In 2016, Pakistan introduced Prevention of Electronic Crimes Act (PECA) but many people are neither aware of this Act nor understand how it can be used to protect themselves from blackmailing, harassment and stalking. It is also pertinent to mention here that as the number of cases of cybercrimes is increasing rapidly, we can also see that activists and human rights defenders are being attacked or harassed on social media as a tool to discourage them from their struggle to uphold and protect the rights of people. Studies show that most of the cybercrimes are motivated by monetary, political and/or social factors. There have been a number of cases where pictures of women were used to blackmail them and/or to take revenge on personal matters while discouraging them from speaking up to challenge the norms of strong patriarchal practices. It has also become a serious issue that a large number of social media users share news and images without any verification, hence, unknowingly becoming supporters in the proliferation of fake news.

Pakistan must have a strict policy on cybercrimes and the concerned departments should take rapid action to counter fake IDs which affect the lives of individuals, specifically women who’s via fake accounts that blackmail, harass, stalk or defame them with criminal motives while hiding their real identities. This goes on without any checks and the culprits roam around with impunity. Even though PECA 2016 is a useful law but it is slow in execution which leads to miscarriages of justice, as well as affects the evidence which helps and encourages the culprits to take the benefit of doubt.

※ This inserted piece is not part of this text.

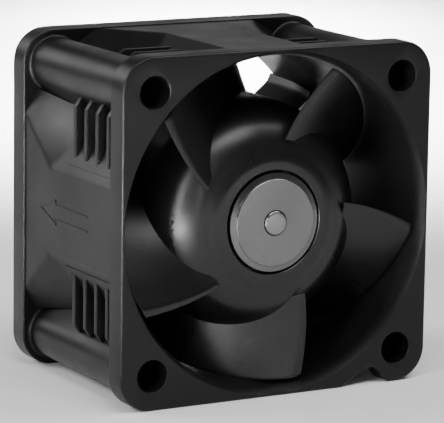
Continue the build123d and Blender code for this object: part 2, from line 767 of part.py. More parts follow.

In law there is a maxim that there is no wrong without remedy and we are hopeful that one day the users of fake IDs and admins of pages will reach to their fates.

Fake Identities are not only harming individuals but are also dangerous for the state where non-state actors can easily promote their propaganda and achieve their objectives. The best way for the citizens is to believe in the due process of law and follow the legal procedure rather to accuse and doubt someone without verification. I believe it is not us but them, and it is the privilege of impersonation but reality will expose itself in some way or the other.